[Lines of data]
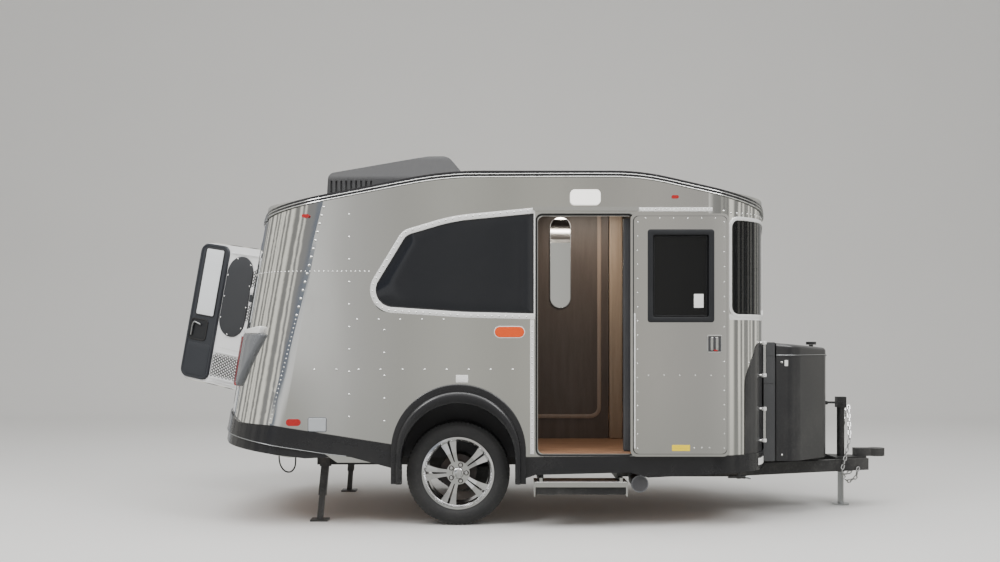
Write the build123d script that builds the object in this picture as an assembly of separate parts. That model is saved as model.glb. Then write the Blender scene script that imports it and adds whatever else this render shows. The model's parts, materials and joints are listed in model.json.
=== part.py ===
from build123d import *
from math import asin, cos, degrees, radians, sin, sqrt, tan
import os

# A small riveted travel caravan: hollow shell of wall panels on a steel chassis, standing as it
# parks on its wheels, tongue jack and rear legs, with the entry door and the rear hatch open.
# Millimetres. +X is forward, +Y the street side, -Y the kerb side with the door, +Z up.

# Body shell
HALF_WIDTH = 1030
WALL = 40
FRONT_X = 1800
REAR_TOP = (-1850, 2045)
REAR_LEAN = 10
END_RADIUS = 2200
CORNER_RADIUS = 430
SHELL_Z = (200, 2600)
FLOOR_TOP = 499
FLOOR_BOTTOM = 430
BODY_REACH = 1300
PROUD_REACH = 1094

# Roof line over the side wall, as corners (x, z) and the radii of the two middle ones
ROOF_LINE = [(-2300, 1970), (-480, 2324), (815, 2324), (2000, 2054)]
ROOF_RADII = [2600, 1600]
ROOF_TRIM = 43
CROWN = 75
TRIM_PROUD = 10

# Seams between the wall panels
REAR_SEAM = [(-1290, 2128), (-1650, 682)]
FRONT_SEAM_X = 1380

# Underside of the body, from the rear, as corners (x, z)
BELLY_LINE = [(-2300, 607), (-1527, 464), (-1250, 464), (-1200, FLOOR_BOTTOM), (2000, FLOOR_BOTTOM)]

# Belt cladding, as corners (x, z)
BELT_PROUD = 14
BELT_TOP = [(-2300, 760), (-2000, 745), (-1890, 692), (-1633, 677), (-837, 552), (40, 468), (2000, 480)]
BELT_BOTTOM = [(2000, 360), (1413, 360), (862, 332), (740, 366), (116, 350), (-51, 292), (-760, 374),
               (-1109, 468), (-1288, 489), (-1608, 538), (-1990, 606), (-2300, 650)]

# Valance set in under the belt at the rear, as corners (x, z)
VALANCE_PROUD = 4
VALANCE = [(-2300, 650), (-1990, 606), (-1608, 538), (-1288, 489), (-1250, 466), (-1411, 458),
           (-1600, 480), (-1990, 538), (-2300, 590)]

# Wheels
AXLE_X = -402
WHEEL_Y = 852
TYRE_R = 350
TYRE_WIDTH = 225
RIM_R = 241
HUB_FACE_R = 78
HUB_BORE_R = 38
DRUM_R = 122
SPOKE_PAIRS = 5
SPOKE_SLOT = (2, 9)
SPOKE_EDGE = (22, 35, 70)
DISH = 8
DISH_R = 140
BEAD_R = RIM_R - 18
FLANGE_R = RIM_R + 2
TYRE_HALF = TYRE_WIDTH / 2
SPOKE_Y = (-TYRE_HALF + 34, -TYRE_HALF + 58)
SPOKE_END_R = RIM_R - 29
SPINDLE_R = 20
SPINDLE_REACH = 70
RUNNING_GAP = 0.05
ARCH_X = -395
ARCH_WELL_R = 394
ARCH_LIP_R = 375
FLARE_R = 447
FLARE_STEP = 36
FLARE_SHELF = 34
FLARE_ROUND = 16
FLARE_FOOT_Z = 292
WELL_INNER_Y = 690

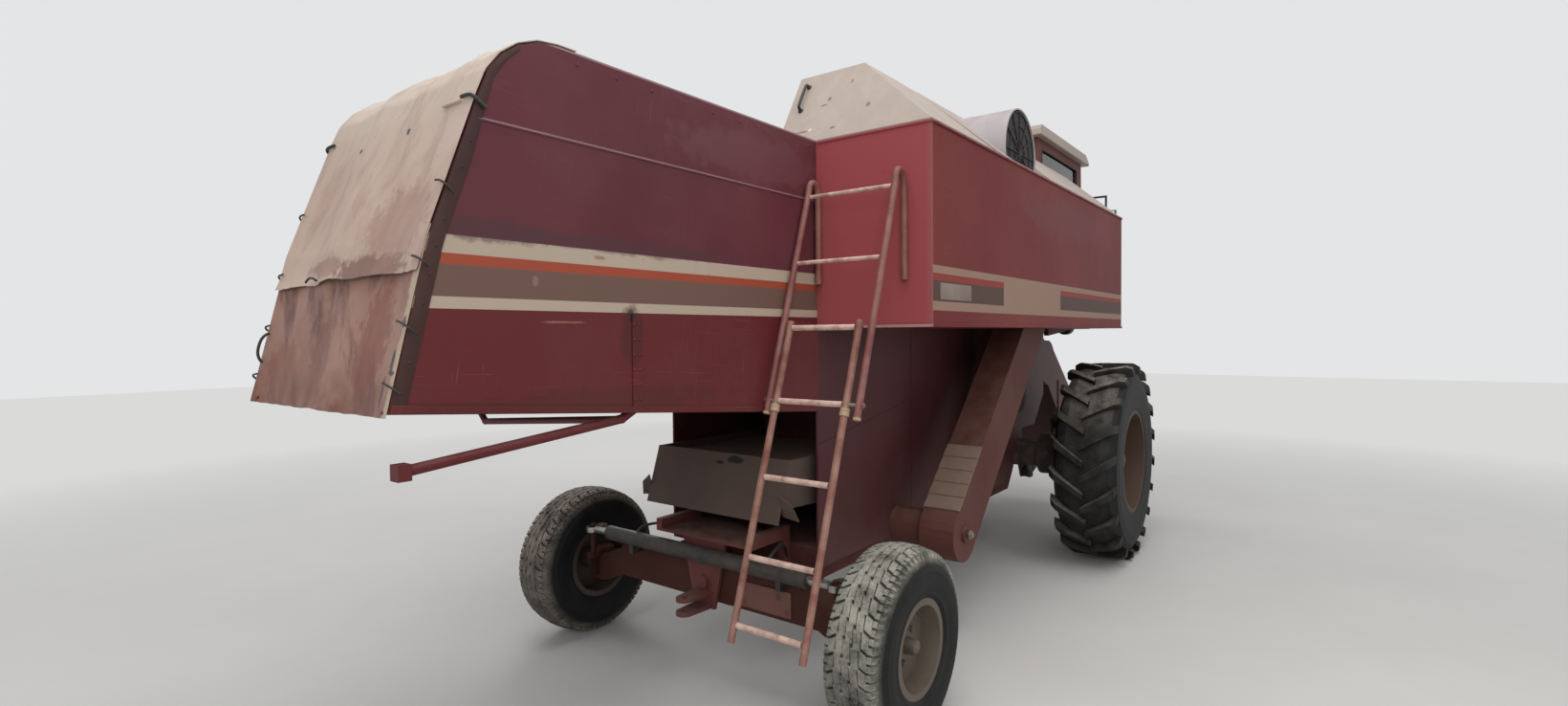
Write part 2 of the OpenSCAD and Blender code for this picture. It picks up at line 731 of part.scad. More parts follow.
module cab_glass() color("lightslategray") {
    g = 0.3;
    block(cab_x + 120 + g, cab_front_x - 100 - g, -cab_y + 15, -cab_y + 21,
          sill_z + g, cab_top - 80 - g);
    block(cab_x + 90 + g, door_x[0] - 70 - g, cab_y - 21, cab_y - 15,
          sill_z + g, cab_top - 80 - g);
    block(cab_x + 15, cab_x + 21, -rear_pane_y + g, rear_pane_y - g,
          rear_sill_z + g, cab_top - 80 - g);
    intersection() {
        side([[cab_front_x + 75, front_sill_z - 1],
              [cab_front_x + 100 - 20, 2300],
              [cab_front_x + 34, cab_top - 59], [cab_front_x + 28, cab_top - 59],
              [cab_front_x + 74, 2300], [cab_front_x + 69, front_sill_z - 1]],
             -cab_y + 60 + g, cab_y - 60 - g);
        block(cab_x, plat_front, -cab_y, cab_y, front_sill_z + g,
              cab_top - 60 - g);
    }
}

door_gap = 6;
hinge = [door_x[0] + door_gap / 2, cab_y + 12];
hinge_z = [door_z[0] + 150, door_z[1] - 250];
door_pin_r = 6;
module cab_door() color("indianred") {
    x0 = door_x[0] + door_gap;
    x1 = door_x[1] - door_gap;
    z0 = door_z[0] + door_gap;
    z1 = door_z[1] - door_gap;
    difference() {
        block(x0, x1, cab_y - 34, cab_y, z0, z1);
        block(x0 + 70, x1 - 70, cab_y - 35, cab_y + 1, z0 + 320, z1 - 70);
        block(x0 + 50, x1 - 50, cab_y - 35, cab_y - 12, z0 + 50, z0 + 270);
    }
    // Hinge sleeves over the frame's pins
    for (z = hinge_z) difference() {
        union() {
            translate([hinge[0], hinge[1], z]) cylinder(h = 60, r = 11);
            block(hinge[0], hinge[0] + 45, cab_y - 1, cab_y + 9, z, z + 60);
        }
        translate([hinge[0], hinge[1], z - 1])
            cylinder(h = 62, r = door_pin_r + fit);
    }
}
module door_glass() color("lightslategray")
    block(door_x[0] + door_gap + 70.3, door_x[1] - door_gap - 70.3,
          cab_y - 20, cab_y - 14, door_z[0] + door_gap + 320.3,
          door_z[1] - door_gap - 70.3);

// Driver's seat, its back edge, length, half width and cushion heights
cab_floor = deck_z + 60 + cab_wall;
seat_x = cab_x + 414;
seat_len = 480;
seat_y = 230;
seat_z = [cab_floor + 330, cab_floor + 440, cab_floor + 960];
module driver_seat() color("dimgray") {
    translate([seat_x + seat_len * 0.46, 0, cab_floor])
        cylinder(h = seat_z[0] - cab_floor + 1, r = 90);
    block(seat_x, seat_x + seat_len, -seat_y, seat_y, seat_z[0], seat_z[1]);
    side([[seat_x, seat_z[1]], [seat_x + 90, seat_z[1]],
          [seat_x, seat_z[2]], [seat_x - 80, seat_z[2]]],
         -seat_y + 10, seat_y - 10);
}

wheel_ring_r = 190;
module steering_column() color("dimgray") {
    hub = [cab_front_x - 250, 0, cab_floor + 700];
    foot = [cab_front_x - 90, 0, cab_floor + 200];
    rod(foot, hub, 28);
    block(foot[0] - 60, foot[0] + 40, -60, 60, cab_floor, foot[2] + 60);
    translate(hub) rotate([0, -18, 0]) {
        rotate_extrude() translate([wheel_ring_r, 0]) circle(14);
        for (a = [0, 120, 240]) rotate([0, 0, a])
            rod([0, 0, 0], [wheel_ring_r - 5, 0, 0], 9);
    }
}

module cab_platform() color("indianred") {
    block(tank_x, plat_front, -wing_y, box_y, deck_z, deck_z + 60);
    // Brackets under the deck ahead of the body
    both() side([[body_nose_x, deck_z + 1], [plat_front - 100, deck_z + 1],
          [body_nose_x, deck_z - 60]], body_y + 5, body_y + 45);
    // Ladder ahead of the left drive wheel
    lx = [plat_front - 390, plat_front - 20];
    for (x = lx) block(x - 20, x + 20, box_y - 40, box_y, 520, deck_z + 1);
    for (i = [0:4])
        block(lx[0], lx[1], box_y - 110, box_y + 20, 540 + i * 270,
              560 + i * 270);
    // Hand rails
    tube([[tank_x + 20, box_y - 20, deck_z + 59],
          [tank_x + 20, box_y - 20, deck_z + 950],
          [door_x[0] - 80, box_y - 20, deck_z + 950],
          [door_x[0] - 80, box_y - 20, deck_z + 59]], rail_r);
    tube([[plat_front - 20, box_y - 20, deck_z + 59],
          [plat_front - 20, box_y - 20, deck_z + 900],
          [plat_front - 20, cab_y + 60, deck_z + 900],
          [plat_front - 20, cab_y + 60, deck_z + 59]], rail_r);
}

module lamps() color("gainsboro") {
    for (y = [-450, 450]) {
        translate([cab_front_x + 80, y, cab_top - 62])
            rotate([0, 90, 0]) cylinder(h = 70, r = 55);
        block(cab_front_x + 100, cab_front_x + 130, y - 10, y + 10,
              cab_top - 62, cab_top);
        translate([plat_front, y, deck_z + 20]) rotate([0, 90, 0])
            cylinder(h = 90, r = 75);
    }
}

mirror_reach = 240;
mirror_size = [180, 310];
module mirrors() color("dimgray") both() {
    x = cab_front_x + 20;
    y = cab_y + mirror_reach;
    head = deck_z + 1130;
    tube([[x, cab_y, head + 140], [x, y, head + 140], [x, y, head - 10]], 10);
    block(x - 20, x + 20, y - mirror_size[0] / 2, y + mirror_size[0] / 2,
          head - mirror_size[1], head);
}

pin_y = 905;
boss_z = [rear_r - 70, rear_r + 70];
king_r = 25;
spindle_r = 30;
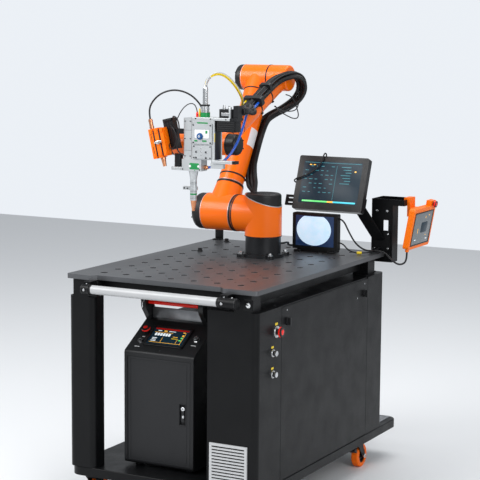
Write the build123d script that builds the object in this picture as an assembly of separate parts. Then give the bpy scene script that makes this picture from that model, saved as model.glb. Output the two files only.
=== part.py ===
from build123d import *
import math
import os

os.makedirs("parts", exist_ok=True)

# Lengths in millimetres. The pieces are placed from the table's front left top corner:
# X runs to the right along the front edge, Y to the back and Z up from the table's face.
# PLACE then moves them to the frame of the part, whose origin is on the floor.

# Table and its frame
TABLE_W = 830.0
TABLE_L = 1180.0
TABLE_T = 18.0
TABLE_HEIGHT = 925.0
TABLE_CORNER_R = 12.0
HOLE_D = 28.0
HOLE_PITCH = 100.0
HOLE_COLUMNS = 7
HOLE_ROWS = 11
NOTCH_X0 = 108.0
NOTCH_X1 = TABLE_W - 142.0
NOTCH_DEPTH = 20.0
FRAME_BAR = 50.0
FRAME_INSET = 62.0
FRAME_WALL = 4.0
LEG_SIDE = 70.0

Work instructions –
Retype exactly the lines from the one containing "two files only." through the last line of the records above, including both.

Task response –
Write the build123d script that builds the object in this picture as an assembly of separate parts. Then give the bpy scene script that makes this picture from that model, saved as model.glb. Output the two files only.
=== part.py ===
from build123d import *
import math
import os

os.makedirs("parts", exist_ok=True)

# Lengths in millimetres. The pieces are placed from the table's front left top corner:
# X runs to the right along the front edge, Y to the back and Z up from the table's face.
# PLACE then moves them to the frame of the part, whose origin is on the floor.

# Table and its frame
TABLE_W = 830.0
TABLE_L = 1180.0
TABLE_T = 18.0
TABLE_HEIGHT = 925.0
TABLE_CORNER_R = 12.0
HOLE_D = 28.0
HOLE_PITCH = 100.0
HOLE_COLUMNS = 7
HOLE_ROWS = 11
NOTCH_X0 = 108.0
NOTCH_X1 = TABLE_W - 142.0
NOTCH_DEPTH = 20.0
FRAME_BAR = 50.0
FRAME_INSET = 62.0
FRAME_WALL = 4.0
LEG_SIDE = 70.0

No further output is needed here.